Recensione: Into The Fire
Il nome di spicco che si cela dietro al monicker “Diesel” è certamente quello di Robert Hart, cantante britannico di lungo corso particolarmente noto per aver ricoperto il ruolo di lead vocalist nell’ultimo album di inediti dei Bad Company, “Company Of Strangers”, pubblicato nel 1992. Il resto della ciurma non è, tuttavia, composto da sprovveduti, potendo contare sul talento di musicisti del calibro di Jim Kirkpatrick, ex ascia dei conterranei FM, Jimmy Copley (già visto al fianco di Paul Rodgers e tra le fila della Manfred Mann Earth’s Band) e Pat Davey, attualmente in forza ai Seven.
Viste le premesse e potendo contare sulla robustissima e fascinosa voce di Hart, con il tempo meno Rodgers-clone e divenuta più ruvida e passionale, il genere proposto da questo “nuovo” ensemble non poteva che attestarsi sulle coordinate di un hard rock anni ’70, fortemente impregnato di british blues eppur tutt’altro che indifferente alle sirene del melodic rock. La partenza, a dirla tutta, non è nemmeno delle migliori a causa di una doppietta in apertura (“Lover Under Cover”, molto Deep Purple era “Slaves And Masters”, e “Into The FIre”) un po’ ammanierata e afflitta dai ritornelli meno efficaci di tutto l’album. Il riscatto è tuttavia dietro l’angolo, grazie all’ottima semiballata “Starting Over”, intonata alla grande da Hart, e alla vivacissima “Fortune Favours The Brave”, contrappuntata dall’Hammond. “Brand New Day” è molto californiana, pare infatti di sentire il Jimi Jamison di “I’m Always Here” declinato in salsa Bad Company; eppure il top lo si raggiunge con le successive “Bitter And Twisted”, un hard blues rovente à la Whitesnake, e “So What Is Love”, spettacolare power ballad in bilico tra blues e hard patinato fine anni ’80 alla maniera del Serpens Albus.

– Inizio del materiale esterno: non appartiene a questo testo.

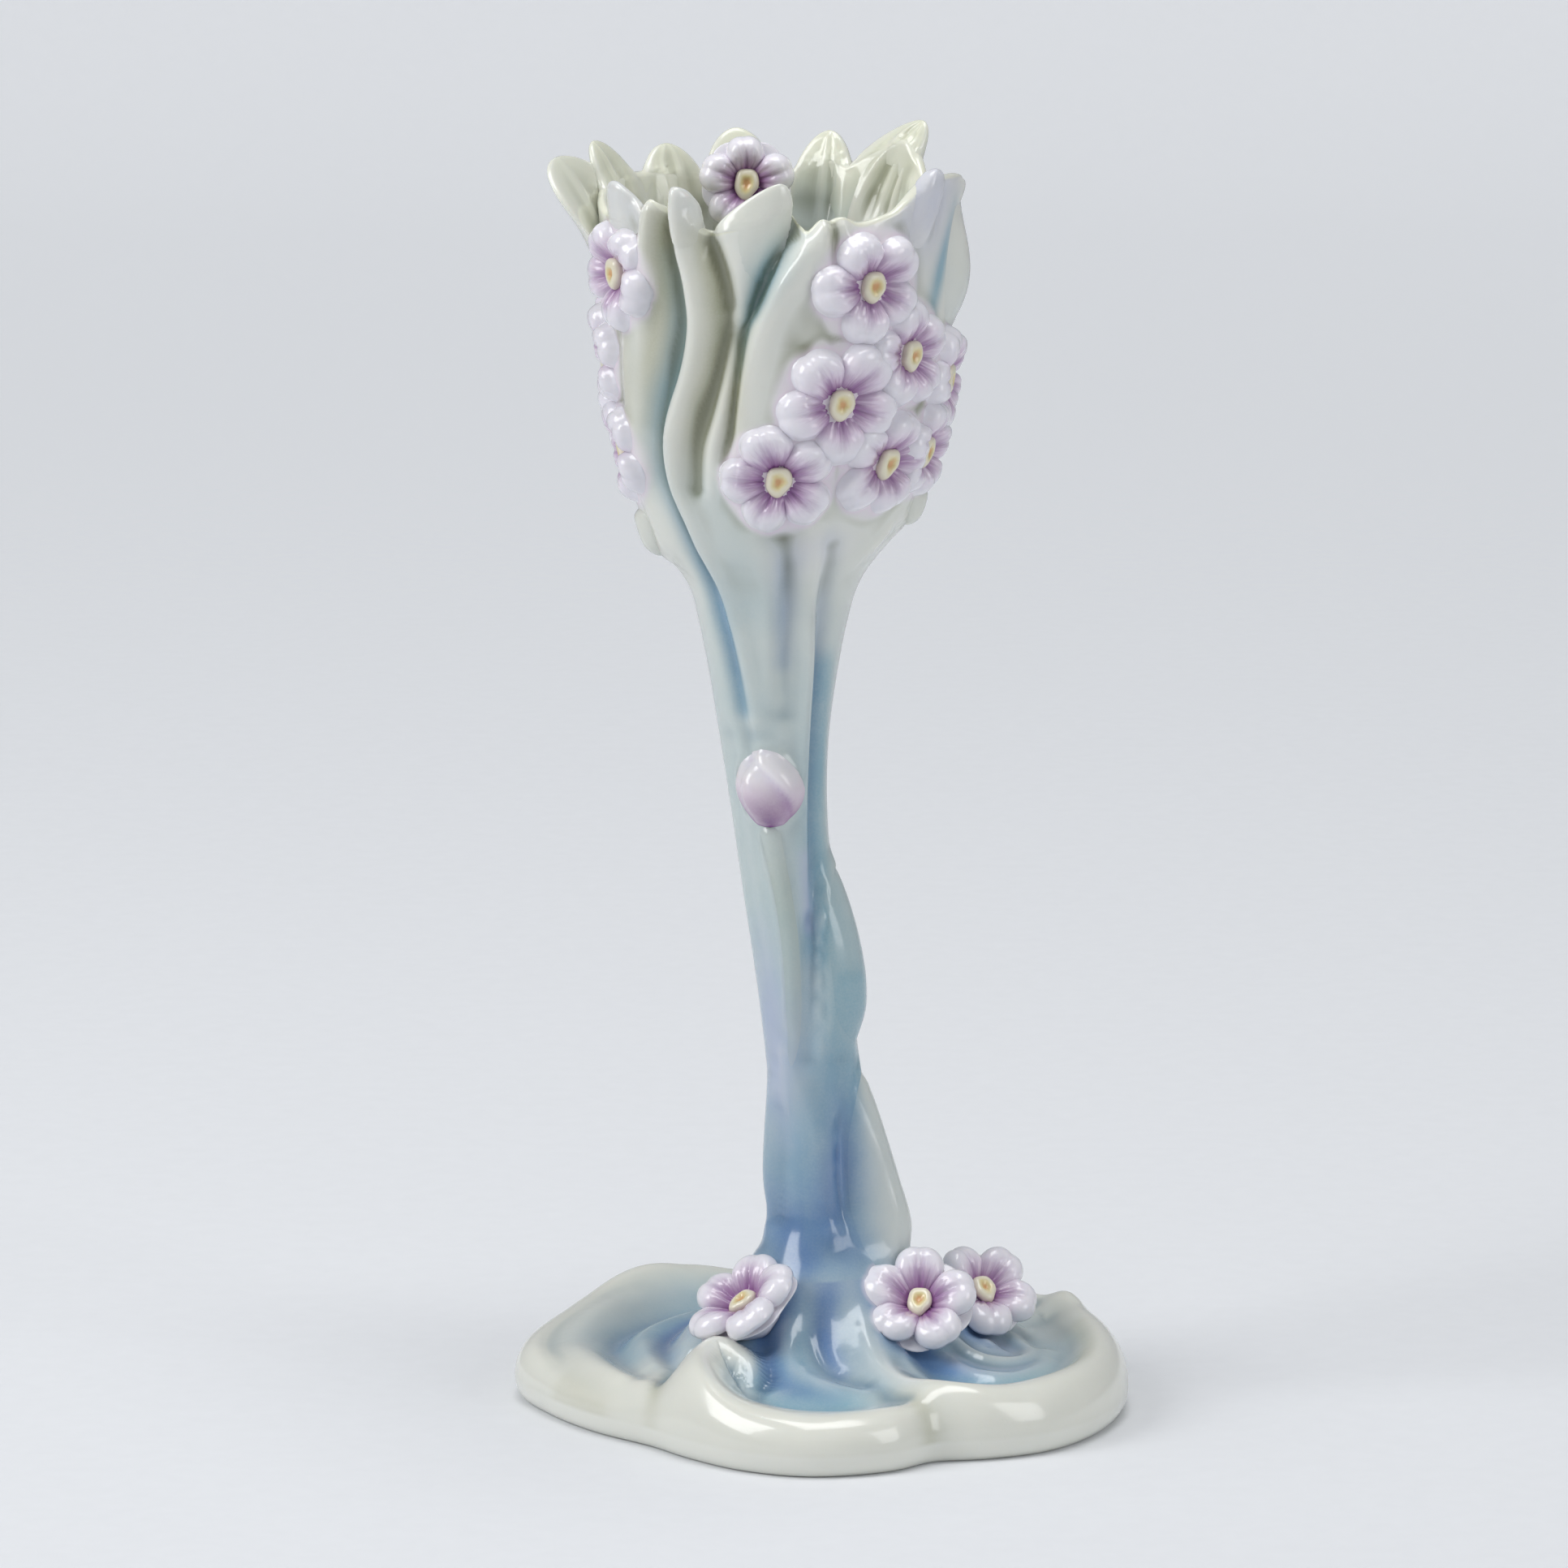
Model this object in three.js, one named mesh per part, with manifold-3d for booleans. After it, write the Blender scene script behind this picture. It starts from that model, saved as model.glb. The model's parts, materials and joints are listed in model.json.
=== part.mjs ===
// Porcelain candle holder: a tulip cup of leaves on a leaning stem and a lobed base of curling waves,
// with applied primroses, a bud and trailing leaves.
// Millimetres, +Z up, front towards -Y. The origin is on the table, under the middle of the base.
// Azimuth is in degrees about the axis: 0 at the front, 90 to the right (+X).
import * as THREE from 'three';
import { mergeVertices } from 'three/addons/utils/BufferGeometryUtils.js';
import Module from 'manifold-3d';

const wasm = await Module();
wasm.setup();

// Driving dimensions
const LUTING_GAP = 0.3; // between any two pieces that are stuck together
const BASE_RADIUS = 52; // widest lobe of the base
const BASE_RIM_HEIGHT = 10.5; // rounded rim of the base, mean height
const BASE_FLOOR_HEIGHT = 8; // hollows inside the rim
const BASE_EQUATOR_HEIGHT = 4.2; // where the rim is widest
const RIM_ROUNDING = 5; // how far in the rim rolls over
const FOOT_ROUNDING = 2.4; // how far in the lower edge rolls under
const RIM_FALL = 6.5; // how quickly the rim drops to the hollows inside it
const MOUND_FALL = 8; // how quickly the mound round the stem runs out
const JOINT_FADE = 6; // relief fades out this close to the joint of base and stem
const FOOT_RING_WIDTH = 7;
const FOOT_RECESS_DEPTH = 1.8;
const STEM_FOOT_HEIGHT = 24; // joint of base and stem
const STEM_LENGTH = 114; // to the joint of stem and cup
const STEM_RADIUS = 7.8; // slimmest stretch
const FOOT_RADIUS = 13; // stem and base at their joint
const NECK_RADIUS = 13.1; // stem and cup at their joint
const STEM_LEAN = -8.1; // how far the stem's top stands to the left
const TENON_RADIUS = 4.5;
const TENON_LENGTH = 6;
const CUP_HEIGHT = 68; // from its joint to the mean rim
const CUP_RADIUS = 29.9; // at the mean rim
const CUP_FLOOR_RISE = 20; // inner floor above the cup's joint
const CUP_FLOOR_RADIUS = 19.5; // takes a 38 mm tealight
const CUP_WALL = 3.2;
const RIM_WALL = 1.8;
const LEAF_THICKNESS = 2.4;
const PETAL_THICKNESS = 2.9; // crown of a petal above the wall
const CENTRE_RADIUS = 2.2; // rolled flower centre
const CENTRE_HEIGHT = 1.7;
const CENTRE_SEAT = 1.1; // height of the flat in the corolla that the centre is stuck to
const BACK_SHARE = 0.55; // width of the boss behind a corolla, as a share of its own
const FREE_EDGE = 0.3; // how far a free petal's rim reaches back from the flower's plane
const BUD_LENGTH = 13.5;
const BUD_WIDTH = 11;
const BUD_RISE = 5; // how far the bud stands off the stem
const STALK_RADIUS = 1.6;
const ROOT_SPREAD = 9; // how far the root leaf runs out from the stem's foot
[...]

“Let’s Take The Long Way Home” è di nuovo un po’ troppo scarica e allegrotta per lasciare per davvero il segno ma, per fortuna, ci pensano “Told You So” e “What You See Ain’t What You Get” a riportare in alto le pulsazioni in attesa di un degnissimo finale, in cui campeggiano l’energia contagiosa di “Skin And Bone” e l’AOR patinato e zuccherino di “Coming Home”.
Come avrete certamente già intuito, “Into The Fire” è un buon prodotto di hard melodico parimenti influenzato dal blues quanto dall’AOR, con un tasso di inventiva di poco superiore allo zero, eppure nobilitato dalle ottime prestazioni di alcuni veterani della scena inglese, nonché da alcune punte qualitative di livello decisamente elevato. Se cercate musica nuova, modaiola o in qualche modo shockante, di certo non è il disco che fa per voi; se siete invece legati ai nomi e alle sonorità che hanno fatto la storia del genere, il debut album dei Diesel riuscirà di certo a regalarvi qualche soddisfazione.